What you need to do - Copy the first line of the material below and every later line through the line containing "the stand's legs.", without any other output.

Collected data -
+++

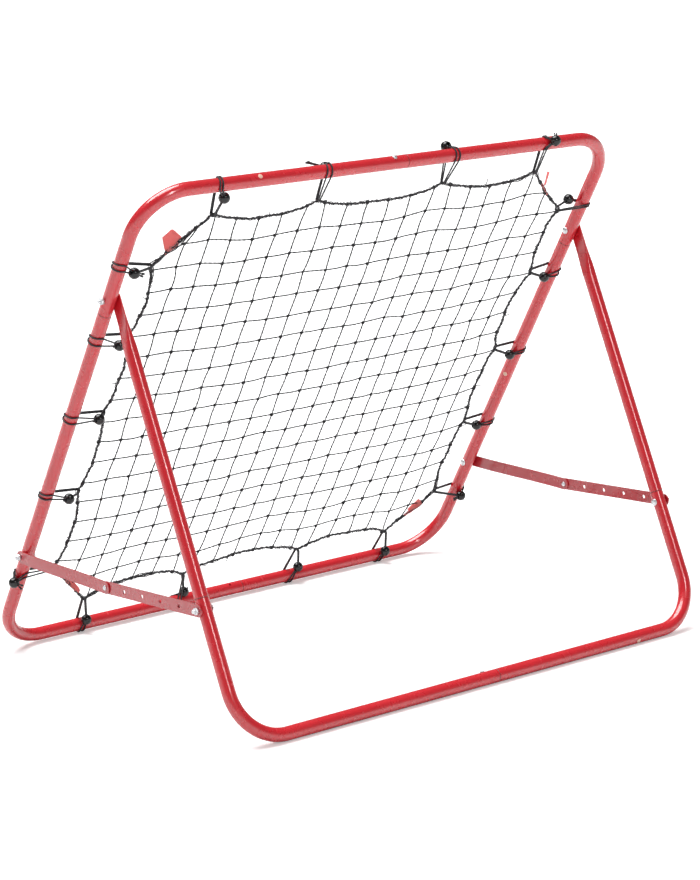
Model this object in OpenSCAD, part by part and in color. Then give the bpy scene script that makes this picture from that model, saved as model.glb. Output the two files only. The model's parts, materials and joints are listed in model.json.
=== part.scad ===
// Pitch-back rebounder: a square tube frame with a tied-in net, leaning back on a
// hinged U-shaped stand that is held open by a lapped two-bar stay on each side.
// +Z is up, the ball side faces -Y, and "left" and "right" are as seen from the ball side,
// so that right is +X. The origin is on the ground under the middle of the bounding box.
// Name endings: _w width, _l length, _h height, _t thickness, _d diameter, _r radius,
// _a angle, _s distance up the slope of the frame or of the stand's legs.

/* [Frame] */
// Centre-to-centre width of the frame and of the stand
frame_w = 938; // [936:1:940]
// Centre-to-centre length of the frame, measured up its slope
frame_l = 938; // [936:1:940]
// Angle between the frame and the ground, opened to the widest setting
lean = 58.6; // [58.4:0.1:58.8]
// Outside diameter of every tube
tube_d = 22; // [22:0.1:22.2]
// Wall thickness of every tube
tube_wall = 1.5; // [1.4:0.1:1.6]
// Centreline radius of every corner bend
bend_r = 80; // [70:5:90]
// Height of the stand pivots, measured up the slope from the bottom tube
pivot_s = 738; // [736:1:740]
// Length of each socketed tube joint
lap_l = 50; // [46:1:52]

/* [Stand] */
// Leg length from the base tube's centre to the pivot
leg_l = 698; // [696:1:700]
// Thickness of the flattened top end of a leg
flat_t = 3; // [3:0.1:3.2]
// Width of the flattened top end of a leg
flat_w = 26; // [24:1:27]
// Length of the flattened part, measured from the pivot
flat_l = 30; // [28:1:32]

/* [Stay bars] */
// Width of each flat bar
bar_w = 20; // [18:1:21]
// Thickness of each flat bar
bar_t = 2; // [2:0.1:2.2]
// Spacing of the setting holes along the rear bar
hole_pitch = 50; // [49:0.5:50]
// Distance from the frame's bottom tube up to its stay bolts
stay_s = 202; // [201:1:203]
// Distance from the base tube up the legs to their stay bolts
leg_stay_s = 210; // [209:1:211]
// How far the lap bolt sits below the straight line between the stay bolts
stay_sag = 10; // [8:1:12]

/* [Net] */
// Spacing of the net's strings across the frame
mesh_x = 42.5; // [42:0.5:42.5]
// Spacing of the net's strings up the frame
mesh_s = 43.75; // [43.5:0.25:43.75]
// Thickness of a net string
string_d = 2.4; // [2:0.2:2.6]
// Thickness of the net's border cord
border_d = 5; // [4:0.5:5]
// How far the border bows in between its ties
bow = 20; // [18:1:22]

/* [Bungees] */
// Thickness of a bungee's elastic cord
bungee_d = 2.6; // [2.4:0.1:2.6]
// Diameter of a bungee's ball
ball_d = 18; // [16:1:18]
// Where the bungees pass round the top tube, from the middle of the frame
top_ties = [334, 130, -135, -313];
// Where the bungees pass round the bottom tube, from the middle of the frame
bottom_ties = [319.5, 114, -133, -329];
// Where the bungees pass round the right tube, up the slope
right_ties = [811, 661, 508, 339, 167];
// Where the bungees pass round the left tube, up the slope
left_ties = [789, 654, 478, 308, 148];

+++

Answer to the problem -
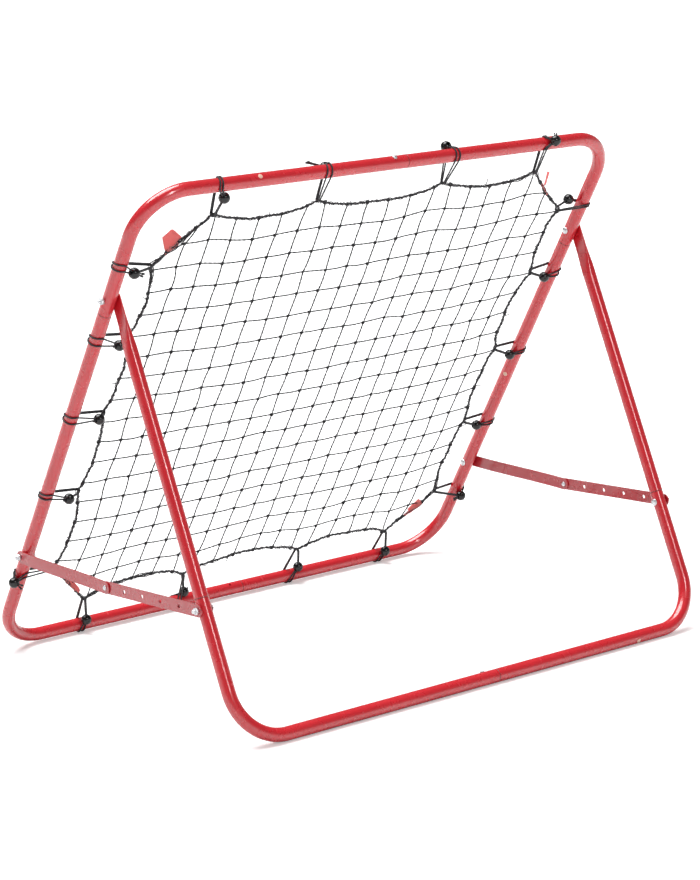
Model this object in OpenSCAD, part by part and in color. Then give the bpy scene script that makes this picture from that model, saved as model.glb. Output the two files only. The model's parts, materials and joints are listed in model.json.
=== part.scad ===
// Pitch-back rebounder: a square tube frame with a tied-in net, leaning back on a
// hinged U-shaped stand that is held open by a lapped two-bar stay on each side.
// +Z is up, the ball side faces -Y, and "left" and "right" are as seen from the ball side,
// so that right is +X. The origin is on the ground under the middle of the bounding box.
// Name endings: _w width, _l length, _h height, _t thickness, _d diameter, _r radius,
// _a angle, _s distance up the slope of the frame or of the stand's legs.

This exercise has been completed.